→ TASK REQUIREMENTS:
For this exercise, return only the lines from the line containing "add('guide_pin', guidePin(), finishes.steel);" through the line containing "depsgraph = bpy.context.evaluated_depsgraph_get()", both ends included, exactly as they are.

→ MATERIAL FOR THIS EXERCISE:
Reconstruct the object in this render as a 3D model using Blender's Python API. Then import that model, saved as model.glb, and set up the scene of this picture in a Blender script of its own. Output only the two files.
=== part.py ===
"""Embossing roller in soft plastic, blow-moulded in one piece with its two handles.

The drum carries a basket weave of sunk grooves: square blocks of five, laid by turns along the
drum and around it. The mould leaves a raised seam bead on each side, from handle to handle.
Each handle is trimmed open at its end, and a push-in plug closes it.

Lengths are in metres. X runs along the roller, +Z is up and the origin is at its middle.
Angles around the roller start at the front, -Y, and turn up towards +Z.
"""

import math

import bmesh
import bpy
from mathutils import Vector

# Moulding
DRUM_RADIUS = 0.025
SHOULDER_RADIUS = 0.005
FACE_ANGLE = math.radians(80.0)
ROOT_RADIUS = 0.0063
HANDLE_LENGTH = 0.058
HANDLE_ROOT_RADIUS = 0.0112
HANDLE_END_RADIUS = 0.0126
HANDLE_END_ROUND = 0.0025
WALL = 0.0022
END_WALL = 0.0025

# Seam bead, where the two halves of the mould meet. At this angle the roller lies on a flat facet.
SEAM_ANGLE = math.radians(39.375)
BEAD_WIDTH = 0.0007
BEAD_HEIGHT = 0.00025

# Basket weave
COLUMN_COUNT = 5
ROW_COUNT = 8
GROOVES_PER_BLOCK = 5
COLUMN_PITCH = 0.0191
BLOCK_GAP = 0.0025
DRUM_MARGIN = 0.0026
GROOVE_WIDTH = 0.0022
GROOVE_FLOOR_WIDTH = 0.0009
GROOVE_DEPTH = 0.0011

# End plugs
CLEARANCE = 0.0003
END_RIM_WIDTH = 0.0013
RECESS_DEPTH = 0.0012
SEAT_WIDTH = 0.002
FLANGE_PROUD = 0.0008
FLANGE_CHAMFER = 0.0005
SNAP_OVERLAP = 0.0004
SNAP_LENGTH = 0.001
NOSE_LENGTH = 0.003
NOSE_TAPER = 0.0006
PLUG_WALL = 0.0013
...
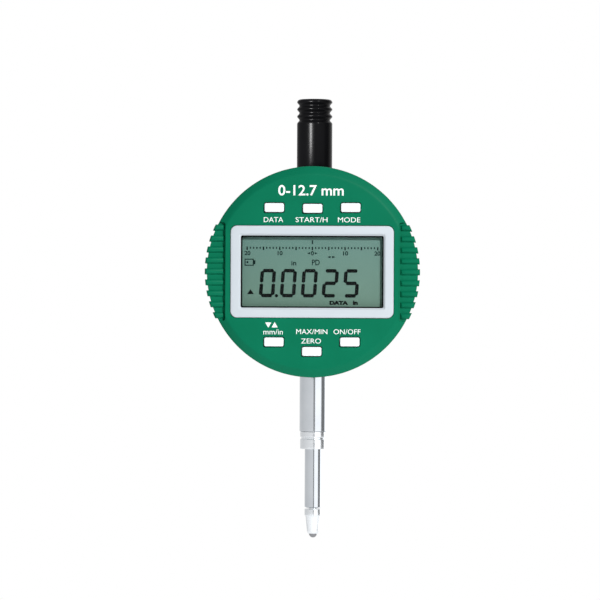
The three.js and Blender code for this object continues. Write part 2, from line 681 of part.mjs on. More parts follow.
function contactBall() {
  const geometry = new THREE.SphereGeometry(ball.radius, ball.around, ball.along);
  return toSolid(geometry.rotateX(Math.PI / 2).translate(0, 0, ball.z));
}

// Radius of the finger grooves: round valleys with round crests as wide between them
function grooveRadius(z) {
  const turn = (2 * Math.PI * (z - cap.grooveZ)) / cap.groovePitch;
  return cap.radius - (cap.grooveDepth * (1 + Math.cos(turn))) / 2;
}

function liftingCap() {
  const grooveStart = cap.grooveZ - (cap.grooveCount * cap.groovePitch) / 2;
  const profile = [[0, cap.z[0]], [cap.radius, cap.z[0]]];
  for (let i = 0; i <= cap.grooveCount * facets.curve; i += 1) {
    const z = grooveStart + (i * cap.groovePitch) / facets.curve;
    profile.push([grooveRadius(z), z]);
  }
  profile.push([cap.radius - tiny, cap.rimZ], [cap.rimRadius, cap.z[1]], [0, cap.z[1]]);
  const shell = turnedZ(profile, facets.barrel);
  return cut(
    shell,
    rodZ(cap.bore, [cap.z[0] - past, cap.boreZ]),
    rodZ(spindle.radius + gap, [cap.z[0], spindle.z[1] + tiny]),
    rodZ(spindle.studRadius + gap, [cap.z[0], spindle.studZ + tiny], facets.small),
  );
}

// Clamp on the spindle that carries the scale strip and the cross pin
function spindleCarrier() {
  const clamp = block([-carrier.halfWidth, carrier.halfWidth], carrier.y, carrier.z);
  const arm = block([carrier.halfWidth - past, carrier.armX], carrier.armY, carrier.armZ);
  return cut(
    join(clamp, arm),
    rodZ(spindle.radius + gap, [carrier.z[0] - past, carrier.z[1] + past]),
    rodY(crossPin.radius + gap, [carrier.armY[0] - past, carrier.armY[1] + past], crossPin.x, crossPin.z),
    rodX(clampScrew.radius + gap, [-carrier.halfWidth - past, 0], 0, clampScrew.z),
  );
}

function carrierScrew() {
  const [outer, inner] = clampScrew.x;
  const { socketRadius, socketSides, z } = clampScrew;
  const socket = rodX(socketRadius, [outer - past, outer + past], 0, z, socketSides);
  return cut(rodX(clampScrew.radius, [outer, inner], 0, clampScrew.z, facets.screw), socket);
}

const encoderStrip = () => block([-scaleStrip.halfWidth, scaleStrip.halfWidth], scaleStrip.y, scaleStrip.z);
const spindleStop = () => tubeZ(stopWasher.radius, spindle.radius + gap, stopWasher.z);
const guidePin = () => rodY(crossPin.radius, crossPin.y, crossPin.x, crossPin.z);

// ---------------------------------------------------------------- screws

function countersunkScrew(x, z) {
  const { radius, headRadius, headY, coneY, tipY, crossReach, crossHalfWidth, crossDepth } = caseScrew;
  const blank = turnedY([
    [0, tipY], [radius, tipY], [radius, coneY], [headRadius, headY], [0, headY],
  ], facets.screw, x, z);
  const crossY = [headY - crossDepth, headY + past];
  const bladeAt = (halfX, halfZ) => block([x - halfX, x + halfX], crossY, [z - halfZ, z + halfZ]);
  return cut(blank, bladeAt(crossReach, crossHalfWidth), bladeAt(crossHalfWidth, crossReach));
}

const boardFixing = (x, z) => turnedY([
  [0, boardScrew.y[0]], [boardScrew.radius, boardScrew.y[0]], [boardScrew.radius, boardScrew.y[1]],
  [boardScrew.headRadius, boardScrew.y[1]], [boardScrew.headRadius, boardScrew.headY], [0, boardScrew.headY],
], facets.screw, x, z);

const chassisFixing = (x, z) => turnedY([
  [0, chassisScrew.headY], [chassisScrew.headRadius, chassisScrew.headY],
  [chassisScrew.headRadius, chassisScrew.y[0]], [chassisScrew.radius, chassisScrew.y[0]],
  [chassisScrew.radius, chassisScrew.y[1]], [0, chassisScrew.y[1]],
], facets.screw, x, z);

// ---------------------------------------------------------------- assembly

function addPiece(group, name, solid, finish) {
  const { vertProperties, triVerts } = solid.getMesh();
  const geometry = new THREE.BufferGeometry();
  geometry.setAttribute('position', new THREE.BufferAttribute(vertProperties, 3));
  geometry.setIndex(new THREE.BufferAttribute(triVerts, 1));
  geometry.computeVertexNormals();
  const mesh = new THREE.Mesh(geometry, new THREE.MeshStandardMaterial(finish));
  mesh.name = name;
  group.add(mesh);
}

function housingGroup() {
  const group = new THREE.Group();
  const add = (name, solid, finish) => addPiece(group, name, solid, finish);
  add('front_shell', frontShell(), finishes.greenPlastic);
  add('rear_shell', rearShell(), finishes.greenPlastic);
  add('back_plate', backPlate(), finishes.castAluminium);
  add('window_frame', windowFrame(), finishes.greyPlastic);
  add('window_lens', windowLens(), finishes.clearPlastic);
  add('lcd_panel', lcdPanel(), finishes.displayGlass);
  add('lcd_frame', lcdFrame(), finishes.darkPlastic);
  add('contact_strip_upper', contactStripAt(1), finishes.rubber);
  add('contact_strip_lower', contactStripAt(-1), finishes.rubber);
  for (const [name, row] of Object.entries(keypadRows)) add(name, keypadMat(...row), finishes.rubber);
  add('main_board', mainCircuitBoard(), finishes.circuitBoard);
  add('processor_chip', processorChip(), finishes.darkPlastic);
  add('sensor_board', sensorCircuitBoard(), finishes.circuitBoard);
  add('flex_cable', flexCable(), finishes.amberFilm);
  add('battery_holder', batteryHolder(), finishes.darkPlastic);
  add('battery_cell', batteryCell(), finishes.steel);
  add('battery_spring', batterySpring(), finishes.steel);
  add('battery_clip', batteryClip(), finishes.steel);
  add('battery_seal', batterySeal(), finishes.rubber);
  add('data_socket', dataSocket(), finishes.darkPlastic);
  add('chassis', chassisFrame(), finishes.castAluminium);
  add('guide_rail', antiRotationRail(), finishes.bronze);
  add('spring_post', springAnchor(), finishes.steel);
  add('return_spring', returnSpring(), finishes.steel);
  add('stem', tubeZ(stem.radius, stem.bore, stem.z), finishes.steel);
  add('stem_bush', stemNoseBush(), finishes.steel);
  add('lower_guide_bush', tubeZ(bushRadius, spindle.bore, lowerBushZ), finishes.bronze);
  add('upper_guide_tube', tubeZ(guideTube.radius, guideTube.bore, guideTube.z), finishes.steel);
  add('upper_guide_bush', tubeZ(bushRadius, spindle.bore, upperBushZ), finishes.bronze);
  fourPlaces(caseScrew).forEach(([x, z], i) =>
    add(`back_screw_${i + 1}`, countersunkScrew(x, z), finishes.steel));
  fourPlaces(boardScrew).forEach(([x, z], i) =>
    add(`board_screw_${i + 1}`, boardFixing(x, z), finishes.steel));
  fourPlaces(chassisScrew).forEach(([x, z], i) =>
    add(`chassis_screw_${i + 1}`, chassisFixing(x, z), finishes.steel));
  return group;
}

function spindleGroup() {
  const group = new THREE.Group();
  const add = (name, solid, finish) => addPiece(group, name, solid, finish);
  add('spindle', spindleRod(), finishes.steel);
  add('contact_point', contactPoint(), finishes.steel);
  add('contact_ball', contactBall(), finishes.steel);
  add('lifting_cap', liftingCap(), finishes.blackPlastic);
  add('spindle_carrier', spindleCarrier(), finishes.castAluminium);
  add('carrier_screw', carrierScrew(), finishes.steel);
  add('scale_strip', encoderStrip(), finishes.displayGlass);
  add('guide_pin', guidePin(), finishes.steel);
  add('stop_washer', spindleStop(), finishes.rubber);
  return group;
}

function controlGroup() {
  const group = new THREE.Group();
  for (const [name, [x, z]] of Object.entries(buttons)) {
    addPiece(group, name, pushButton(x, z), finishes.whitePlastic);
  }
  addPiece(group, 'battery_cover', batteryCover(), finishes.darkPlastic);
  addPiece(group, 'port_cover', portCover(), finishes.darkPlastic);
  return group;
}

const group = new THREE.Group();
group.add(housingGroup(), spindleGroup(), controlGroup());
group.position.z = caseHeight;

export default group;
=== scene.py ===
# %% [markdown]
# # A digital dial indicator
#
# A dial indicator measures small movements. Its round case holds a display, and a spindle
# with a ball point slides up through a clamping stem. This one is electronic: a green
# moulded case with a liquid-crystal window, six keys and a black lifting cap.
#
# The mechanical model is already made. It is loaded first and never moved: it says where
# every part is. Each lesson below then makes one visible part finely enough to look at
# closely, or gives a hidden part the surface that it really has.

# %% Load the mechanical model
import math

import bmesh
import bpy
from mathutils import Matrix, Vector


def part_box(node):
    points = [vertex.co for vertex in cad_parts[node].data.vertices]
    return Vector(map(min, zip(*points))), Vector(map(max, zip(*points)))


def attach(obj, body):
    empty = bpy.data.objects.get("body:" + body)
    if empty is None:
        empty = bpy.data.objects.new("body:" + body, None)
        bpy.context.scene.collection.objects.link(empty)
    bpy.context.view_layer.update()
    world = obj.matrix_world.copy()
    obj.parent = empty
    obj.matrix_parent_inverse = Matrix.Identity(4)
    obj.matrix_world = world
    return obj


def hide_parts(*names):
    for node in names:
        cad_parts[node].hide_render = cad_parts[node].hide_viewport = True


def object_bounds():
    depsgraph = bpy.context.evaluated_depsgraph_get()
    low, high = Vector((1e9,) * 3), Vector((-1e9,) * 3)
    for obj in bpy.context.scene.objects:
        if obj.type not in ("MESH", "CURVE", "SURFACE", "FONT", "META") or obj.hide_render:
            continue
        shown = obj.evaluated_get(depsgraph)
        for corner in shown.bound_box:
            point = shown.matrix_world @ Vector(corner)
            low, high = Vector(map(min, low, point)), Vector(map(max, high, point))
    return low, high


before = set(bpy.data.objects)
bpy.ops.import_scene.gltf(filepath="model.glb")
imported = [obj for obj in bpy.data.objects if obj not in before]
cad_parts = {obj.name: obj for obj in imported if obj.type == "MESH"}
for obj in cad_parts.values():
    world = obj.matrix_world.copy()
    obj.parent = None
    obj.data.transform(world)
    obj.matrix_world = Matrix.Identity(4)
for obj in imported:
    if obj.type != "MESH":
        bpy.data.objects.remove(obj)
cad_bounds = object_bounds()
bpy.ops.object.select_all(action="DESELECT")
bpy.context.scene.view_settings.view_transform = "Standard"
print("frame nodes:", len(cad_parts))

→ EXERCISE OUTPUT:
  add('guide_pin', guidePin(), finishes.steel);
  add('stop_washer', spindleStop(), finishes.rubber);
  return group;
}

function controlGroup() {
  const group = new THREE.Group();
  for (const [name, [x, z]] of Object.entries(buttons)) {
    addPiece(group, name, pushButton(x, z), finishes.whitePlastic);
  }
  addPiece(group, 'battery_cover', batteryCover(), finishes.darkPlastic);
  addPiece(group, 'port_cover', portCover(), finishes.darkPlastic);
  return group;
}

const group = new THREE.Group();
group.add(housingGroup(), spindleGroup(), controlGroup());
group.position.z = caseHeight;

export default group;
=== scene.py ===
# %% [markdown]
# # A digital dial indicator
#
# A dial indicator measures small movements. Its round case holds a display, and a spindle
# with a ball point slides up through a clamping stem. This one is electronic: a green
# moulded case with a liquid-crystal window, six keys and a black lifting cap.
#
# The mechanical model is already made. It is loaded first and never moved: it says where
# every part is. Each lesson below then makes one visible part finely enough to look at
# closely, or gives a hidden part the surface that it really has.

# %% Load the mechanical model
import math

import bmesh
import bpy
from mathutils import Matrix, Vector


def part_box(node):
    points = [vertex.co for vertex in cad_parts[node].data.vertices]
    return Vector(map(min, zip(*points))), Vector(map(max, zip(*points)))


def attach(obj, body):
    empty = bpy.data.objects.get("body:" + body)
    if empty is None:
        empty = bpy.data.objects.new("body:" + body, None)
        bpy.context.scene.collection.objects.link(empty)
    bpy.context.view_layer.update()
    world = obj.matrix_world.copy()
    obj.parent = empty
    obj.matrix_parent_inverse = Matrix.Identity(4)
    obj.matrix_world = world
    return obj


def hide_parts(*names):
    for node in names:
        cad_parts[node].hide_render = cad_parts[node].hide_viewport = True


def object_bounds():
    depsgraph = bpy.context.evaluated_depsgraph_get()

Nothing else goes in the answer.